Both my parents were there and my dad was fine with it. He said, “Look, son, you’re doing something that’s your passion.” My mother was visibly nervous. [“What’s this all about?” she later put it to ESPN. “They’re talking about making a real-life racing driver from someone who’s playing a game?”] I was nervous too, but it was cool racing in another country, in the darkness, and being part of a professional team. We finished third in our class and we were on the podium, which was wild. Once my mom saw that, and she saw all the safety equipment, she was fine with it too.
Through Nissan, I took on the role of a professional racing driver, traveling around Europe, testing and racing cars. My life could not have changed more, in such a short time. It was completely bizarre. All the years playing PlayStation had prepared me in ways I did not realize—the quickness of reactions, and how to learn the idiosyncrasies of every racetrack. No two corners anywhere in the world are exactly alike, and each must be handled at a precise speed, in a precise gear, with a precise route through the turn—in a car of which no two feel exactly alike. All of that can change according to weather, or the tires, or the setup of the car, which was another thing I had learned a lot about by gaming. Meanwhile, a quarter of a second could make the difference between winning…and not even close.
Drivers motoring on the track during the early morning hours of the 2013 24 Hours of Le Mans, the world’s most elite racing competition.
In 2013, two years after GT Academy, I raced at the 24 Hours of Le Mans for the first time—the most important sports car race in the world. There is no way to put into words what it is like speeding down the 2 ½ mile Mulsanne Straight in the dark, with cars around me hitting 200 mph, and the focus it takes to perform, corner after corner, lap after lap. Our team finished third in our class, which was unbelievable. Nissan liked what I was doing, and so in 2015, they put me in an LMP1 car—the fastest and most technologically advanced kind of racing sports car in the world, in the top class of drivers.
I was now testing in single-seaters, which is a completely different discipline, requiring more demanding physicality. When I started in Europe's Formula 3, a major open-wheel championship, a lot of people doubted me. They said I could never compete, and I liked that challenge. I liked proving them wrong. [Nissan’s Darren Cox, who headed up GT Academy, said of Mardenborough, to Motor Trend at the time: “Take Jann Mardenborough. He’s racing in Formula 3 at the moment. The guys he’s racing, some of them have been racing in Formula 3 for longer than he’s been racing. It’s his first season of single-seater racing, and he’s halfway up the grid already and he’s progressing as he goes forward. So these [GT Academy gamers] have got talent.”]

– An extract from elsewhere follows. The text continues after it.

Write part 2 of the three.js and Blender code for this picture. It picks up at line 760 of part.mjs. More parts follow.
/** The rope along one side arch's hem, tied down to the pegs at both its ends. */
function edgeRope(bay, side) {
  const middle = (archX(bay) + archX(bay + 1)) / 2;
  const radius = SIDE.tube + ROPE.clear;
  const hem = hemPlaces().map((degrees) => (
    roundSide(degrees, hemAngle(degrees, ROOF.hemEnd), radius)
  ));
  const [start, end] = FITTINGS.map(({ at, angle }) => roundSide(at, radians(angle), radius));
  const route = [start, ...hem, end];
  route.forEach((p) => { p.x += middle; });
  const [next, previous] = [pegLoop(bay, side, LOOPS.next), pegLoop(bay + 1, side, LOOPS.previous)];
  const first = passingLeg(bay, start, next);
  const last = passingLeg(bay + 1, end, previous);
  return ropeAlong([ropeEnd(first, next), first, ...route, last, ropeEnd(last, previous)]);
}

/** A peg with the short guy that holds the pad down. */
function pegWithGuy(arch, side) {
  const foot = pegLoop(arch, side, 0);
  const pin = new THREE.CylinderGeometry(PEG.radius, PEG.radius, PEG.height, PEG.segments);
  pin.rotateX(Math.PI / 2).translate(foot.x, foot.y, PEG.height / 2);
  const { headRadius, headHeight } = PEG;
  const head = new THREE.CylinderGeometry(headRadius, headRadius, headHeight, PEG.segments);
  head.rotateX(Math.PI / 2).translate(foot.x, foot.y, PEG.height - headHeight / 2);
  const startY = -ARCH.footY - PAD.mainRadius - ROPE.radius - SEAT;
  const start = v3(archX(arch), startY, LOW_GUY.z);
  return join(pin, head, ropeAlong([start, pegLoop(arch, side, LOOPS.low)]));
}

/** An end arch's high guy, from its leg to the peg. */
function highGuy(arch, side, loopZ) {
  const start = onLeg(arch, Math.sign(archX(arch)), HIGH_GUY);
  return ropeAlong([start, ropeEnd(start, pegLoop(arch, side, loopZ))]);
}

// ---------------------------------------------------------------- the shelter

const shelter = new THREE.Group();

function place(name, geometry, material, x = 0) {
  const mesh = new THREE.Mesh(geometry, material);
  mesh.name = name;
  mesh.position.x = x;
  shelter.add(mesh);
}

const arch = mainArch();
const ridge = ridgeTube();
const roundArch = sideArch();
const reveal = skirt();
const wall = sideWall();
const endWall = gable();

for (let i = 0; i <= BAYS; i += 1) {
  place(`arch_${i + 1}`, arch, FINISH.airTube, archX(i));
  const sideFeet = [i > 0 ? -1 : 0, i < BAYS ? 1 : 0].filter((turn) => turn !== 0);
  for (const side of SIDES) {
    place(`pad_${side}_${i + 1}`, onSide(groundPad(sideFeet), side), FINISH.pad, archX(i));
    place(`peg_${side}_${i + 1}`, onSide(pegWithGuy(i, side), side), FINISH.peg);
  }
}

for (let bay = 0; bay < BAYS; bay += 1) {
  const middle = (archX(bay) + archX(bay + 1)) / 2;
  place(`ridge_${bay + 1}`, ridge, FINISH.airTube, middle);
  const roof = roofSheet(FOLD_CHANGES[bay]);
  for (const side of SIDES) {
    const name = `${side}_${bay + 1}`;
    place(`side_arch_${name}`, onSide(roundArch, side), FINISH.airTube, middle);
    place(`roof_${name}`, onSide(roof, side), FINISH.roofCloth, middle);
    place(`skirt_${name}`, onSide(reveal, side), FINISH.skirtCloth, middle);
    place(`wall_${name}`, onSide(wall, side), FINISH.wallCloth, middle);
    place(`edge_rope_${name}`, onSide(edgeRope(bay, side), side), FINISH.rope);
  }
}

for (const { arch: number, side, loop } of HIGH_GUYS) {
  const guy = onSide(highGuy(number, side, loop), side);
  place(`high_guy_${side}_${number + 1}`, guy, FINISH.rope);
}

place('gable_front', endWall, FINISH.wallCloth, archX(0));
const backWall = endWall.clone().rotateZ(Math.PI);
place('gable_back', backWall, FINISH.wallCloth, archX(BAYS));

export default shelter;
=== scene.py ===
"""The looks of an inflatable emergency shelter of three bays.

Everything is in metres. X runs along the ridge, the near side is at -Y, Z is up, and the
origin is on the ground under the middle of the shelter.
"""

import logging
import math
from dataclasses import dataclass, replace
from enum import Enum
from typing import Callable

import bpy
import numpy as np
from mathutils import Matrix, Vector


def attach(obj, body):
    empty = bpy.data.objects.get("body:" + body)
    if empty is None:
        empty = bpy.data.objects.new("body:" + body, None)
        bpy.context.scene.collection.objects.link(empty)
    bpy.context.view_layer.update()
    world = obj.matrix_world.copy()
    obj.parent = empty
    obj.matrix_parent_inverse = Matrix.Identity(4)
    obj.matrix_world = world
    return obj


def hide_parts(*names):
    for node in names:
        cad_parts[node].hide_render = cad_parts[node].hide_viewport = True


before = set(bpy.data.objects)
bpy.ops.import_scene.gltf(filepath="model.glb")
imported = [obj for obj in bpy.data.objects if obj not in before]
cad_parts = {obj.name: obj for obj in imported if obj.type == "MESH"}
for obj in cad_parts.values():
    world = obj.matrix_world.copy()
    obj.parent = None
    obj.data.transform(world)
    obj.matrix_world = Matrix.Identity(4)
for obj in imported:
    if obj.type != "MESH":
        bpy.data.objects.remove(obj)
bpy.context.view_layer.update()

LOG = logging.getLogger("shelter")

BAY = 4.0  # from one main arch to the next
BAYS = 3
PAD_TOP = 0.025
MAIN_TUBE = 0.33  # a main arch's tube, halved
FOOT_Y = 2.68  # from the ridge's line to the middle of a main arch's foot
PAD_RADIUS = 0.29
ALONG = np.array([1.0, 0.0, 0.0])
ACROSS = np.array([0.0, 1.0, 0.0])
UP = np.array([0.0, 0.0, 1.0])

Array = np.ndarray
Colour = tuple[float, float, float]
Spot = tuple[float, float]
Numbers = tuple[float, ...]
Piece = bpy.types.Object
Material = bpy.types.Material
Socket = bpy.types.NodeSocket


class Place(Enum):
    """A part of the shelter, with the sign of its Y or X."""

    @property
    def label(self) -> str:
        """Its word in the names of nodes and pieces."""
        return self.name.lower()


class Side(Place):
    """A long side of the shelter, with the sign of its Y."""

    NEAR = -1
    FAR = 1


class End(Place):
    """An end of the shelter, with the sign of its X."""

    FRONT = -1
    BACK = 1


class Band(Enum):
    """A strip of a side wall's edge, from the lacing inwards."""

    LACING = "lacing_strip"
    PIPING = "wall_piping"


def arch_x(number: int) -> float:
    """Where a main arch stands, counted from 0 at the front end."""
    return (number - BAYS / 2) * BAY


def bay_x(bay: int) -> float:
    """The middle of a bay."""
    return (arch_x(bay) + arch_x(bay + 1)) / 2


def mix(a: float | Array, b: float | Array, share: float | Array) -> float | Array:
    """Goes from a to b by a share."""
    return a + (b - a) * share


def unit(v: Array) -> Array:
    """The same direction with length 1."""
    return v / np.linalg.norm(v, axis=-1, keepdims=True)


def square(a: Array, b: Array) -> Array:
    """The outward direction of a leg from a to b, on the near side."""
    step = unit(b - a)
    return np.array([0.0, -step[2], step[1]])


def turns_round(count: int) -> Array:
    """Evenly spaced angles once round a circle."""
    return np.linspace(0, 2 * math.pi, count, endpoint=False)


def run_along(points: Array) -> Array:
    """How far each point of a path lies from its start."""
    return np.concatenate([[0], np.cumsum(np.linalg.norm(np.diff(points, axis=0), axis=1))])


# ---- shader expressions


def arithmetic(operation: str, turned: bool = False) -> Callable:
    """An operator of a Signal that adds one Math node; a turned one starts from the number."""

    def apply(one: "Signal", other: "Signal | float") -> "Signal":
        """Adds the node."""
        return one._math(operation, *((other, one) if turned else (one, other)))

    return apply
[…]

Virtual had become reality. But it was never far from my mind that, in real life, you cannot start the race over. You can no longer reach out and turn off the machine.

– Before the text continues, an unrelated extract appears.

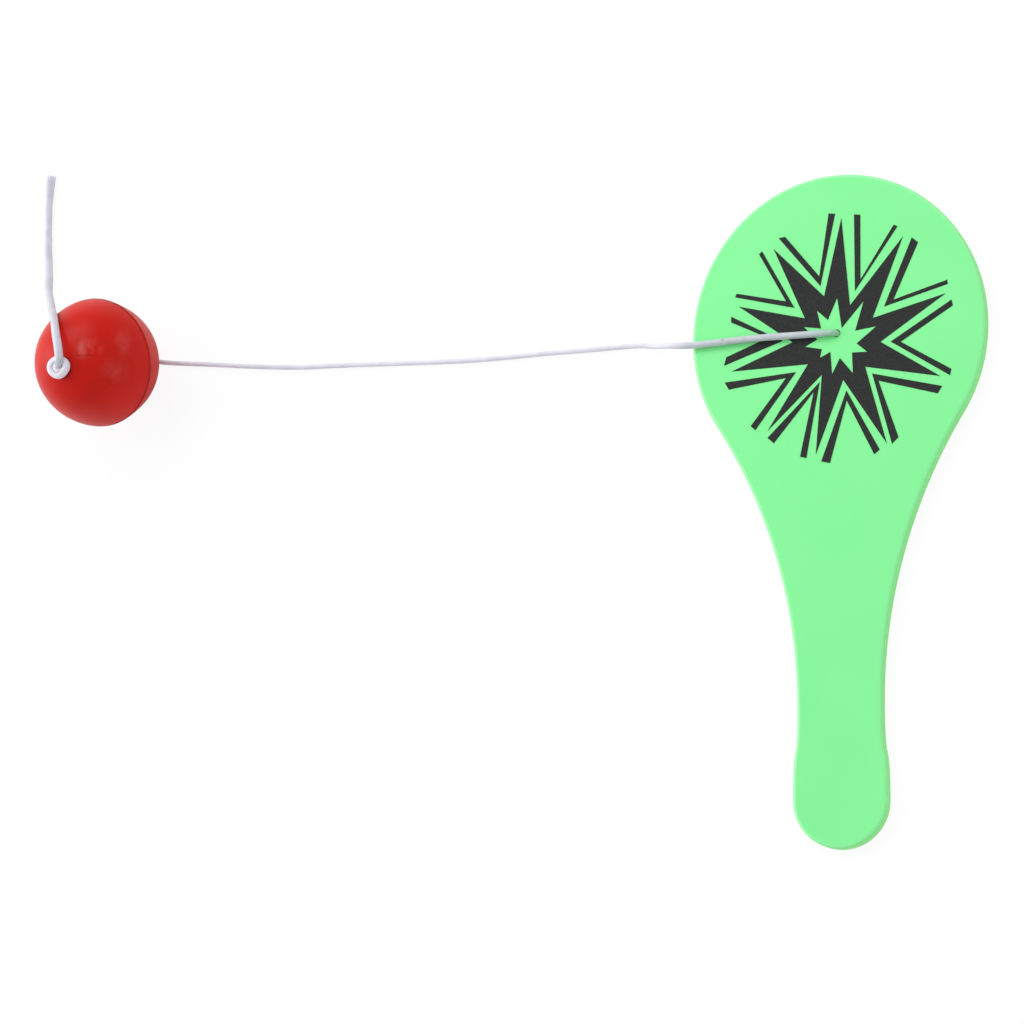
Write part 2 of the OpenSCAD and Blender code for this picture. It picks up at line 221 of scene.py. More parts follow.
def tube(name, line, radius, material, sides=20):
    """A tube along the line; radius is a number or a function of the share of the way along."""
    verts, faces = [], []
    total = length_of(line)
    s = 0.0
    for i, (point, (_, a, b)) in enumerate(zip(line, frames_of(line))):
        if i:
            s += (point - line[i - 1]).length
            faces += band((i - 1) * sides, i * sides, sides)
        r = radius(s / total) if callable(radius) else radius
        verts += ring_of(point, (a, b), r, sides)
    faces.append(tuple(range(sides)))
    faces.append(tuple(range((len(line) - 1) * sides, len(line) * sides)))
    obj = mesh_object(name, verts, faces, material)
    for polygon in obj.data.polygons:
        polygon.use_smooth = len(polygon.vertices) == 4
    return obj


def closed_tube(name, line, r, material, sides=20):
    """A tube of one thickness along a line that ends where it starts."""
    verts, faces = [], []
    n = len(line)
    for i, point in enumerate(line):
        way = (line[(i + 1) % n] - line[i - 1]).normalized()
        a = way.cross(Vector((0, 0, 1))).normalized()
        verts += ring_of(point, (a, way.cross(a)), r, sides)
        faces += band(i * sides, (i + 1) % n * sides, sides)
    return mesh_object(name, verts, faces, material)


def turned(name, section, material, steps=160):
    """A solid turned about Z from a closed section of (radius, height)."""
    verts, faces = [], []
    n = len(section)
    for k in range(steps):
        t = 2 * pi * k / steps
        verts += [(r * cos(t), r * sin(t), z) for r, z in section]
        faces += band(k * n, (k + 1) % steps * n, n)
    return mesh_object(name, verts, faces, material)


def prism(name, loops, material=None):
    """A closed solid through loops of points that share a count: each is (points, height)."""
    verts, faces = [], []
    n = len(loops[0][0])
    for j, (points, z) in enumerate(loops):
        verts += [(p[0], p[1], z) for p in points]
        if j:
            faces += band((j - 1) * n, j * n, n)
    faces.append(tuple(range(n)))
    faces.append(tuple(range((len(loops) - 1) * n, len(loops) * n)))
    return mesh_object(name, verts, faces, material)


def combine(obj, other, operation):
    """Cuts another closed solid out of an object, or joins it on, and deletes the other."""
    mod = obj.modifiers.new("combine", "BOOLEAN")
    mod.operation = operation
    mod.solver = "EXACT"
    mod.object = other
    bpy.context.view_layer.objects.active = obj
    bpy.ops.object.modifier_apply(modifier=mod.name)
    bpy.data.objects.remove(other)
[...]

The aftermath of Mardenborough’s 2015 accident at Nurburgring Nordschleife in Germany, where a spectator was killed.
I was in a Nissan GT-R Nismo at the Nurburgring Nordschleife, a 13-mile track in Germany that many believe to be the most difficult challenge in motorsport, and for me the one circuit I had always wanted to race on. It had always been my favorite circuit as a gamer, and it was becoming my favorite circuit now in real life.
When the incident happened, I was on the last lap of an eight-lap stint, about to pit for fuel. We were running sixth and the car felt really good. I came over the brow of a hill and the front end lifted off. It was like when you’re in an airplane and the front wheels take flight. Only in a motor car, it’s the worst feeling you can have. Suddenly, none of your wheels are on the ground and it feels like an eternity as you brace yourself for impact.

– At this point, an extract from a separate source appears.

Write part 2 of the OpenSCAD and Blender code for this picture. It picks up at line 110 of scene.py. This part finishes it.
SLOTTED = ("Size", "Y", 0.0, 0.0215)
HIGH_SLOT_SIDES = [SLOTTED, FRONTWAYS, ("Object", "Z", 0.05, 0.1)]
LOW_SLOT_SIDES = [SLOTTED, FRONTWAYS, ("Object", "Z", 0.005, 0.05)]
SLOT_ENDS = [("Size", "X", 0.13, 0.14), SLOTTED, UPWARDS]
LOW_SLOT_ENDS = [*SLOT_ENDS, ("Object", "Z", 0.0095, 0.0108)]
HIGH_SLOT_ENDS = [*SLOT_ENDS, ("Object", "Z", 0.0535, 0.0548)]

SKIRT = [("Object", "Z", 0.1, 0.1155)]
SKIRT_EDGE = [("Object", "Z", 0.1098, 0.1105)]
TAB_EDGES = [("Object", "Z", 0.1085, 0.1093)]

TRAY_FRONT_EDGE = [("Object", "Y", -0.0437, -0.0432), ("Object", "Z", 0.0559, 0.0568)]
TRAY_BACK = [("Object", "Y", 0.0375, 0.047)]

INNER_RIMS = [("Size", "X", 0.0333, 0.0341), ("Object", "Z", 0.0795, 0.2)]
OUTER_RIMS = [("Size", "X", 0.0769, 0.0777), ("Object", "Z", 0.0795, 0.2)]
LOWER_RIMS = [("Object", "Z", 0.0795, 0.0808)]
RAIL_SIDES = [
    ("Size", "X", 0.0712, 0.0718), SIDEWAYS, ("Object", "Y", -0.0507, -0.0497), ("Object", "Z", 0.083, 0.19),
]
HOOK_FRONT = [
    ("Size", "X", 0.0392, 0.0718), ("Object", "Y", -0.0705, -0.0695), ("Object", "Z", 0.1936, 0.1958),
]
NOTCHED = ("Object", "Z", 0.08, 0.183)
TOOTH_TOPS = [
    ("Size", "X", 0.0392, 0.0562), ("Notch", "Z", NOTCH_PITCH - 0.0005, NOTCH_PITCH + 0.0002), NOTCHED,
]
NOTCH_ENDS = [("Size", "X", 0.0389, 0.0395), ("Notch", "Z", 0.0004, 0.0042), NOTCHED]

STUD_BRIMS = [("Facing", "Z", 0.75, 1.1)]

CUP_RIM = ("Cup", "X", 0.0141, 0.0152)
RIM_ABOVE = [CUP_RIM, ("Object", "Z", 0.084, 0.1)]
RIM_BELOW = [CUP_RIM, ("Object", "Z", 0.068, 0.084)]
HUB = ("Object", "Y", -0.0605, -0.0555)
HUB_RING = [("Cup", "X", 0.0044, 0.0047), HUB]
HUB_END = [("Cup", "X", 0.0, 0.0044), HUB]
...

The aftermath was a feeling I would never wish on anyone. It was life changing, and something I find hard to talk about, even three years later. [A spectator was killed and others were injured. Footage of the incident on YouTube has gotten over 8 million views, and it was covered in newspapers around the world.]
Danger is a part of racing, and always has been. At the time, I was racing in Europe with a team called Carlin, and they had my back completely. They wanted me in a car the next week, testing at a track in Wales.
When I stepped into the car a week after the crash, I did not know what to expect, but once I started driving, my thought processes were normal. I was only meant to do a 20-lap shakedown, but I ended up driving around 110 laps. Motor racing requires a focus so singular and acute that, when you are in the car, nothing else exists. And this is the place where I have come to know myself best.
For the 2017 season—six years after GT Academy—I am driving in the GT500 class of the Super GT series, the most competitive sports car series in Japan, and also Super Formula, which is open-wheel racing in Japan. [Mardenborough has signed as a development driver with Infiniti Red Bull F1 for the 2014 season, and he has raced in GP2, which is one notch below Formula 1, the pinnacle of international motorsport.
When I was growing up, I dreamed of going to three places: the U.S., Dubai and Japan. Now I have raced in all three. My favorite movie growing up was The Fast and the Furious: Tokyo Drift, and now, when I walk down streets around where I live in Tokyo, I recognize places I saw as a kid, in the movie, and I can’t believe my eyes. I have had the opportunity to go to the studios where the videogame that started it all for me—Gran Turismo—is made. I’ve met the creators, and I got to see them making the next generation. That, for a gamer, is mega. It’s part of a life I never dreamed I’d have.
But tragedy is also part of that life. Forever I will have this weight on my shoulders. Every time I step into a car, and with everything I do, I try to best represent myself and my family name and all the people around me, in the best way I can.